Aujourd’hui, notre meilleure arme face à l'intelligence artificielle est notre créativité. Cependant, ce débat n'est pas nouveau : en 2005 ou 2006, lors de réunions organisées par l'ATAA, il était déjà question de traduction automatique, notamment dans les pays scandinaves où les textes étaient traduits par des machines puis relus par des étudiants pour une rémunération moindre. La vraie question est de savoir s’il s’agit un danger technologique réel… Et personnellement, je ressens un certain agacement face à ce matraquage médiatique : on nous en parle tout le temps et dans tous les contextes, comme si c’était la découverte du siècle de remplacer l’homme par des machines ! En revanche, je suis inquiète de l'attrait que l’IA peut exercer sur certains clients et intermédiaires qui veulent réduire leurs coûts. Aux yeux de certains, les résultats de l’intelligence artificielle conviendront, même s’ils sont objectivement mauvais. Tant que le public ne protestera pas, cela passera. Aujourd’hui, la machine pille le discours humain – parce qu’évidemment c’est une activité éminemment humaine...

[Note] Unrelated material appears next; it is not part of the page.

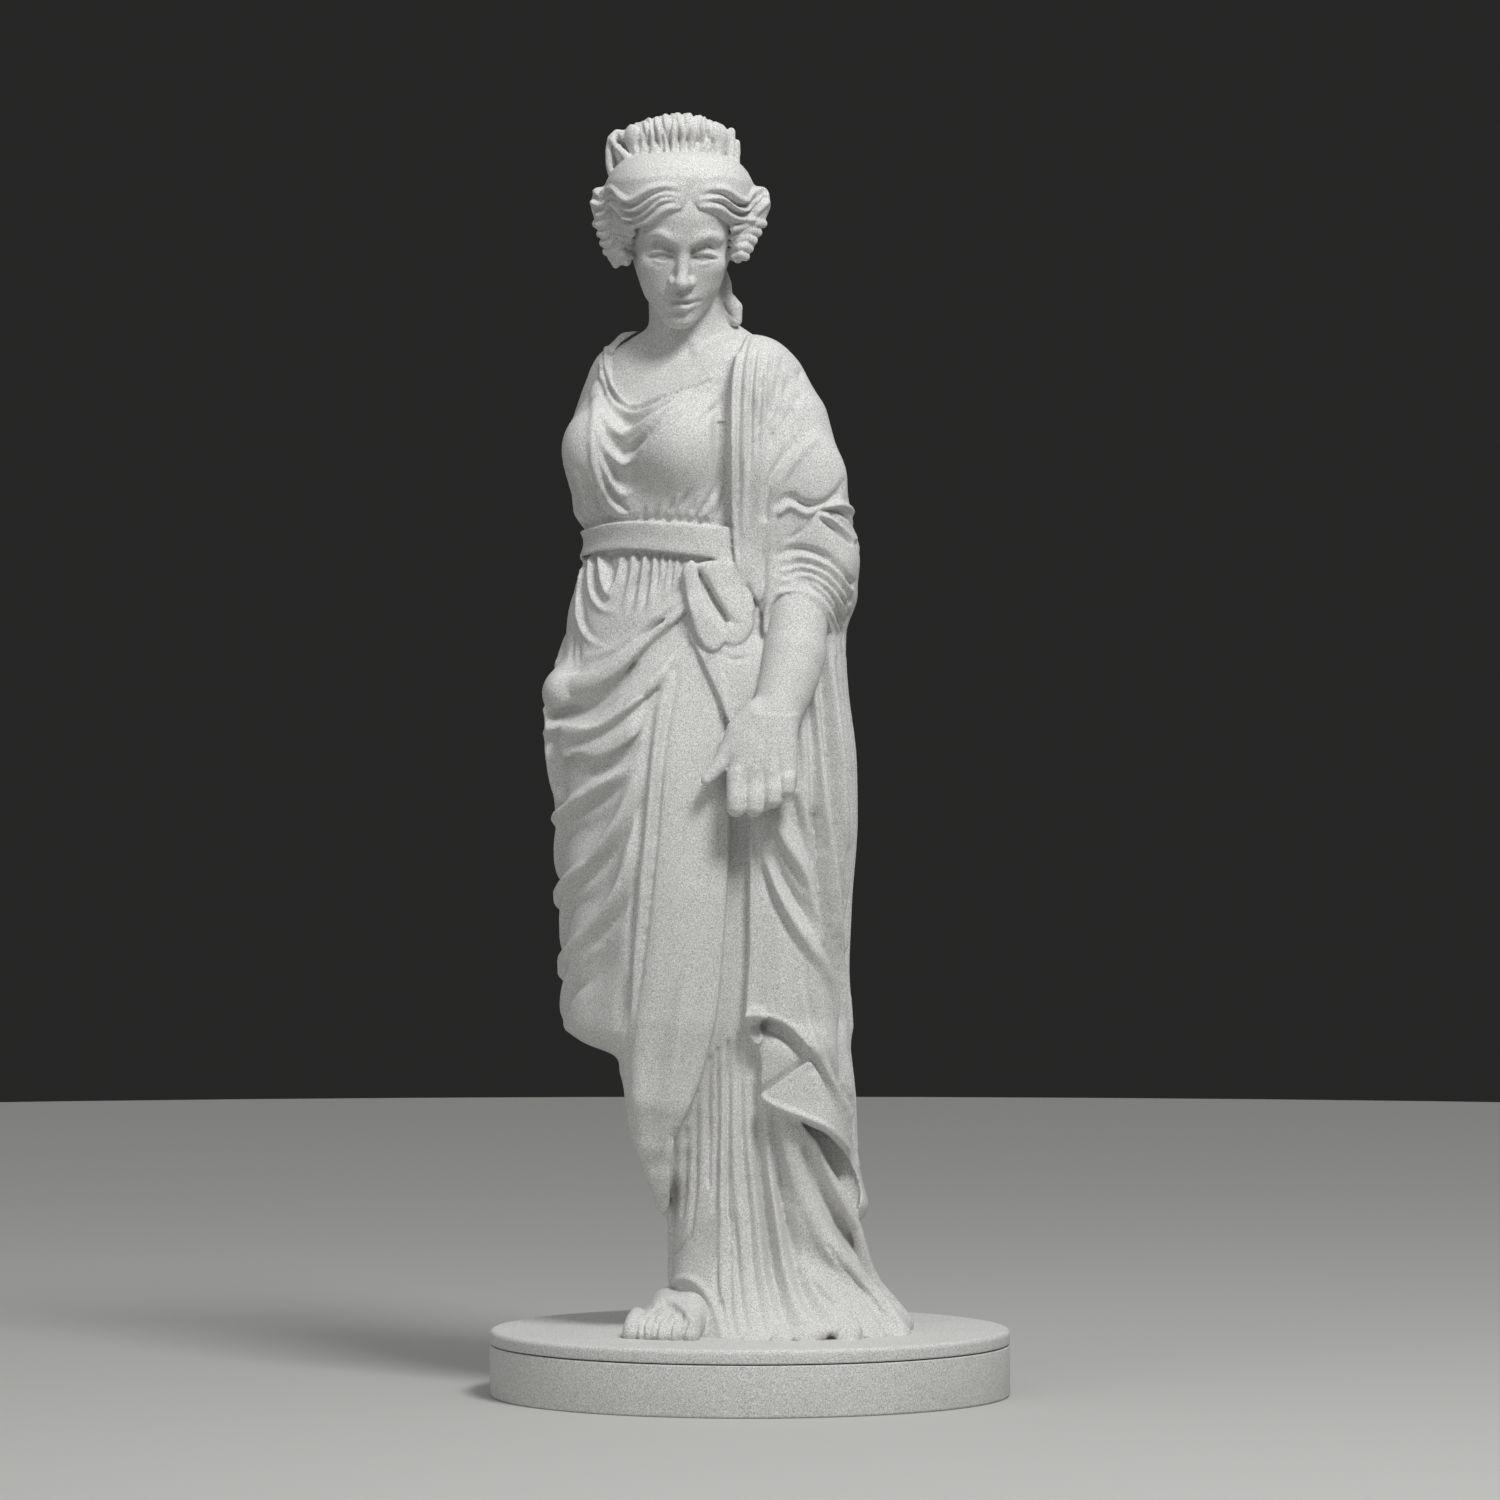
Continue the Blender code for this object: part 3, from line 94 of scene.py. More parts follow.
# ---- the drawing plane -------------------------------------------------
# Fronts are laid out on the plane y = 0 as (x, z), in millimetres, and are carried on to the figure along
# sight lines from one eye point far in front of it.
EYE_DISTANCE = 1750.0
EYE_HEIGHT = 161.0
MM = 0.001
FAR = 50.0
STROKE_REACH = 2.2      # how far above and below its own height a stroke still acts
AXIS_REACH = 70.0       # how far from an upright axis the search for the surface starts
PLAN_STEP = 0.5         # how finely the distance to an outline is measured
PLAN_MARGIN = 12        # and how far beyond the outline
LAYER_MARGIN = 8        # how far beyond its outline a layer is worked
OPENING_MARGIN = 6      # and an opening
LEAST_SLOPE = 0.2       # a flatter slope than this isn't scaled up to a full normal
SETTLING_ROUNDS = 3     # how often a point steps towards the surface


def smooth_min(a, b, blend):
    """The union of two distance fields, with a fillet about blend wide."""
    if blend <= 0:
        return np.minimum(a, b)
    overlap = np.maximum(blend - np.abs(a - b), 0) / blend
    return np.minimum(a, b) - overlap * overlap * blend * 0.25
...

Selon vous, faut-il agir ?
Concernant un éventuel bras de fer, je ne suis pas sûre que les conditions soient réunies. On mentionne parfois l’exemple de la récente grève des scénaristes à Hollywood. Mais leur syndicat est très puissant : les grévistes savaient qu'ils pouvaient obtenir des résultats, ce qui rendait la prise de risque plus acceptable. En ce qui nous concerne, il est beaucoup plus difficile de nous coordonner. Un client que l’on recommande de boycotter du fait de ses tarifs finira, dans la plupart des cas, par trouver des traducteurs qui accepteront ses conditions. Et loin de moi l’idée de les condamner, car je comprends que certains aient besoin de ces missions. Mais il est difficile de nous placer en position de force. D’autant que nous pouvons aussi très vite être blacklistés dès lors que nous nous opposons à l’ajout de missions non valorisées dans une rémunération forfaitaire ou à un générique supprimé pour réduire le temps du programme. Mais s'il faut faire barrage à l’IA, mieux vaut s’opposer le plus vite possible, car ce genre de situation peut vite dégénérer.